* Exercise requirements: Reproduce all of the data exactly.

* The input:
# # # #
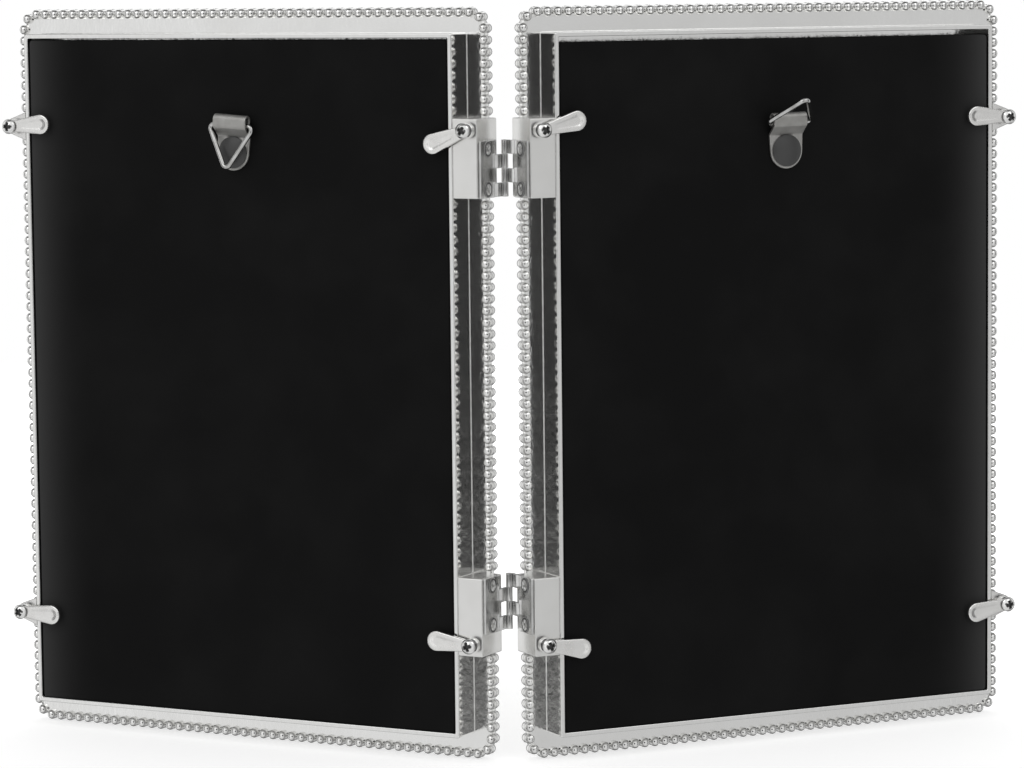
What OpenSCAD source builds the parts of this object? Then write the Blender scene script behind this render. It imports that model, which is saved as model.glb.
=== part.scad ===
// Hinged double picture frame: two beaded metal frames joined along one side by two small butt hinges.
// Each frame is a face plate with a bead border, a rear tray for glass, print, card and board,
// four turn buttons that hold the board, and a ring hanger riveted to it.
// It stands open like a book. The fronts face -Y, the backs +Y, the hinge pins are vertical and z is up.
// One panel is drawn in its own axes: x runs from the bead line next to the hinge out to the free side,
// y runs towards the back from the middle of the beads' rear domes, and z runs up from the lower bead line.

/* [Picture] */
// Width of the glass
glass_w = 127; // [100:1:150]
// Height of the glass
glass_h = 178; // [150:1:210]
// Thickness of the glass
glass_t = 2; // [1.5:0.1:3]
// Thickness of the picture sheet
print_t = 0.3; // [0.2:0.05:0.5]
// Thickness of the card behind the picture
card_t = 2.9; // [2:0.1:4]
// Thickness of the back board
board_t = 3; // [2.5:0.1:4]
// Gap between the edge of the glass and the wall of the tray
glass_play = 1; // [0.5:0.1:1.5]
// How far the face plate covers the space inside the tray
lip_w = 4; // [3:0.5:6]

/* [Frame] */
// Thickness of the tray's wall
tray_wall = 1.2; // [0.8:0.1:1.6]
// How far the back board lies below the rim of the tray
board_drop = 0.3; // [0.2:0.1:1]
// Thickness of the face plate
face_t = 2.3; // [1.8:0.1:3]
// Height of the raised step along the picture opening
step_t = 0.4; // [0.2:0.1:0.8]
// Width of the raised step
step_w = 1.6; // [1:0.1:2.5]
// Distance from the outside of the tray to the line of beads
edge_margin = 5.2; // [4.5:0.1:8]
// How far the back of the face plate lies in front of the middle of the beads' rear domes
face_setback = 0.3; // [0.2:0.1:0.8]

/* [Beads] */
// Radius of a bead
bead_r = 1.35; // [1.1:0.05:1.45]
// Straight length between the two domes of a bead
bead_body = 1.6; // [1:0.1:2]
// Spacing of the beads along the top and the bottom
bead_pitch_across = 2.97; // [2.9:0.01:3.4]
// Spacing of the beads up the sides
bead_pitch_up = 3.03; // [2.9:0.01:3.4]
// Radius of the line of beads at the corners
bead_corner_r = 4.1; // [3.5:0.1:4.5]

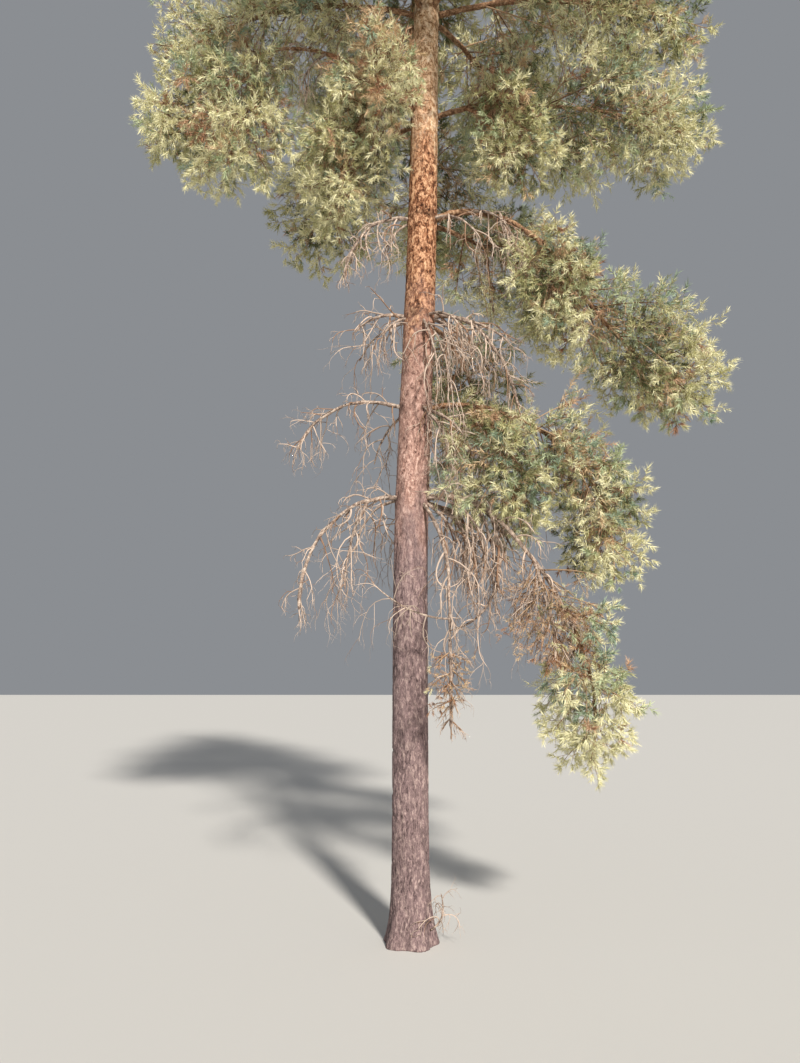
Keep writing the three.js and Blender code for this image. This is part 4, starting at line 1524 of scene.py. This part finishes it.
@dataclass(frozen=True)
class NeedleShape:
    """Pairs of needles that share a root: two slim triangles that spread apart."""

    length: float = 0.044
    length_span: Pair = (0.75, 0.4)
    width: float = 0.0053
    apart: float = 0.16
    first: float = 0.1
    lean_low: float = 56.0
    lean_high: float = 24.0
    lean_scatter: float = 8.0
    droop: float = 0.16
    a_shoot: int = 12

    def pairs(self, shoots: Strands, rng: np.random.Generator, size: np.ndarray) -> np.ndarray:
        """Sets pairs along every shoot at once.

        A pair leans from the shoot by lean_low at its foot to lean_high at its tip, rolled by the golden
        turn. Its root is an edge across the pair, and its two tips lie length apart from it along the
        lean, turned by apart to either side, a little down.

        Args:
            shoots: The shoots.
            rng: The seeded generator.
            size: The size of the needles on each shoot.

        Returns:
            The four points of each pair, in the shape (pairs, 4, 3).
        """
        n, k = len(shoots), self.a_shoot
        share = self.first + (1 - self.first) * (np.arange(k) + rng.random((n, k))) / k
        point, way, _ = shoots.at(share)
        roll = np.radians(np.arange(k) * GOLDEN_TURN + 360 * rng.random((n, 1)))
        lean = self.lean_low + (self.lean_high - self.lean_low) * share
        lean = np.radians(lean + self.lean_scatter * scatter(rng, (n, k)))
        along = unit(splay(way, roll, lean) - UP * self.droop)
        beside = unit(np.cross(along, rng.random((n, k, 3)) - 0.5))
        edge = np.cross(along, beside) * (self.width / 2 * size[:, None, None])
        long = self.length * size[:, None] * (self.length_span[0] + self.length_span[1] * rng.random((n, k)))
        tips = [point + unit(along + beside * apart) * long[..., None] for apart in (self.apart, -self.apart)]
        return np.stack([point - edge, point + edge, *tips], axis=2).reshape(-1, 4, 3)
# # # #
* Written answer:
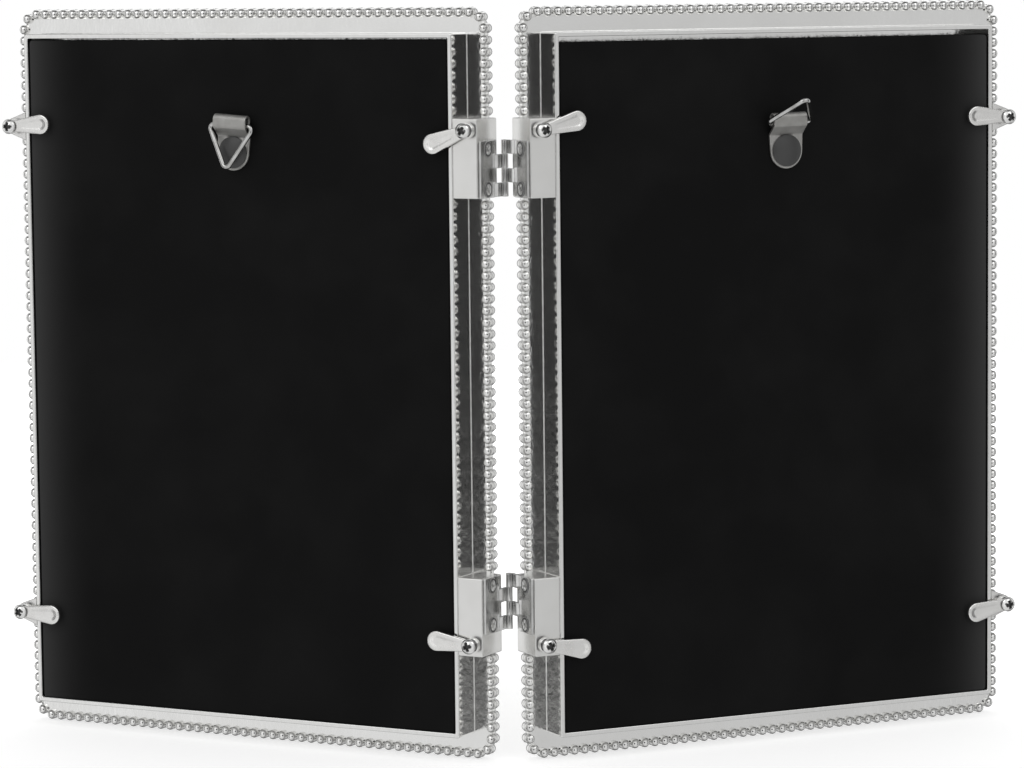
What OpenSCAD source builds the parts of this object? Then write the Blender scene script behind this render. It imports that model, which is saved as model.glb.
=== part.scad ===
// Hinged double picture frame: two beaded metal frames joined along one side by two small butt hinges.
// Each frame is a face plate with a bead border, a rear tray for glass, print, card and board,
// four turn buttons that hold the board, and a ring hanger riveted to it.
// It stands open like a book. The fronts face -Y, the backs +Y, the hinge pins are vertical and z is up.
// One panel is drawn in its own axes: x runs from the bead line next to the hinge out to the free side,
// y runs towards the back from the middle of the beads' rear domes, and z runs up from the lower bead line.

/* [Picture] */
// Width of the glass
glass_w = 127; // [100:1:150]
// Height of the glass
glass_h = 178; // [150:1:210]
// Thickness of the glass
glass_t = 2; // [1.5:0.1:3]
// Thickness of the picture sheet
print_t = 0.3; // [0.2:0.05:0.5]
// Thickness of the card behind the picture
card_t = 2.9; // [2:0.1:4]
// Thickness of the back board
board_t = 3; // [2.5:0.1:4]
// Gap between the edge of the glass and the wall of the tray
glass_play = 1; // [0.5:0.1:1.5]
// How far the face plate covers the space inside the tray
lip_w = 4; // [3:0.5:6]

/* [Frame] */
// Thickness of the tray's wall
tray_wall = 1.2; // [0.8:0.1:1.6]
// How far the back board lies below the rim of the tray
board_drop = 0.3; // [0.2:0.1:1]
// Thickness of the face plate
face_t = 2.3; // [1.8:0.1:3]
// Height of the raised step along the picture opening
step_t = 0.4; // [0.2:0.1:0.8]
// Width of the raised step
step_w = 1.6; // [1:0.1:2.5]
// Distance from the outside of the tray to the line of beads
edge_margin = 5.2; // [4.5:0.1:8]
// How far the back of the face plate lies in front of the middle of the beads' rear domes
face_setback = 0.3; // [0.2:0.1:0.8]

/* [Beads] */
// Radius of a bead
bead_r = 1.35; // [1.1:0.05:1.45]
// Straight length between the two domes of a bead
bead_body = 1.6; // [1:0.1:2]
// Spacing of the beads along the top and the bottom
bead_pitch_across = 2.97; // [2.9:0.01:3.4]
// Spacing of the beads up the sides
bead_pitch_up = 3.03; // [2.9:0.01:3.4]
// Radius of the line of beads at the corners
bead_corner_r = 4.1; // [3.5:0.1:4.5]

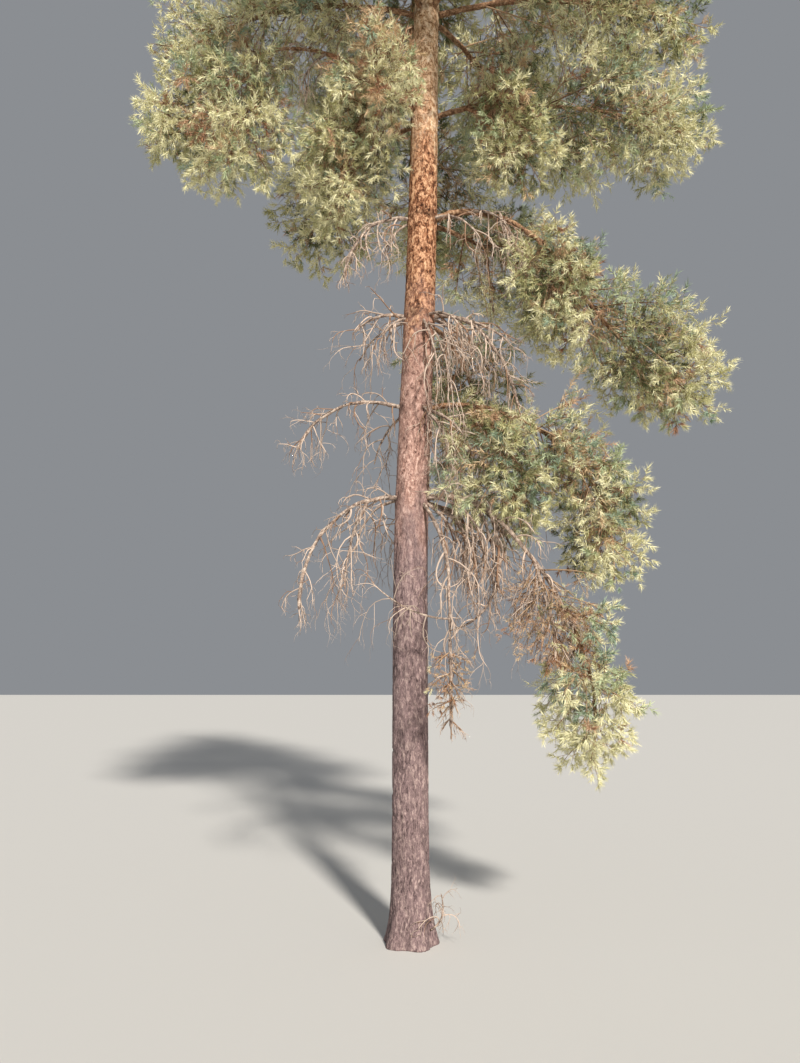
Keep writing the three.js and Blender code for this image. This is part 4, starting at line 1524 of scene.py. This part finishes it.
@dataclass(frozen=True)
class NeedleShape:
    """Pairs of needles that share a root: two slim triangles that spread apart."""

    length: float = 0.044
    length_span: Pair = (0.75, 0.4)
    width: float = 0.0053
    apart: float = 0.16
    first: float = 0.1
    lean_low: float = 56.0
    lean_high: float = 24.0
    lean_scatter: float = 8.0
    droop: float = 0.16
    a_shoot: int = 12

    def pairs(self, shoots: Strands, rng: np.random.Generator, size: np.ndarray) -> np.ndarray:
        """Sets pairs along every shoot at once.

        A pair leans from the shoot by lean_low at its foot to lean_high at its tip, rolled by the golden
        turn. Its root is an edge across the pair, and its two tips lie length apart from it along the
        lean, turned by apart to either side, a little down.

        Args:
            shoots: The shoots.
            rng: The seeded generator.
            size: The size of the needles on each shoot.

        Returns:
            The four points of each pair, in the shape (pairs, 4, 3).
        """
        n, k = len(shoots), self.a_shoot
        share = self.first + (1 - self.first) * (np.arange(k) + rng.random((n, k))) / k
        point, way, _ = shoots.at(share)
        roll = np.radians(np.arange(k) * GOLDEN_TURN + 360 * rng.random((n, 1)))
        lean = self.lean_low + (self.lean_high - self.lean_low) * share
        lean = np.radians(lean + self.lean_scatter * scatter(rng, (n, k)))
        along = unit(splay(way, roll, lean) - UP * self.droop)
        beside = unit(np.cross(along, rng.random((n, k, 3)) - 0.5))
        edge = np.cross(along, beside) * (self.width / 2 * size[:, None, None])
        long = self.length * size[:, None] * (self.length_span[0] + self.length_span[1] * rng.random((n, k)))
        tips = [point + unit(along + beside * apart) * long[..., None] for apart in (self.apart, -self.apart)]
        return np.stack([point - edge, point + edge, *tips], axis=2).reshape(-1, 4, 3)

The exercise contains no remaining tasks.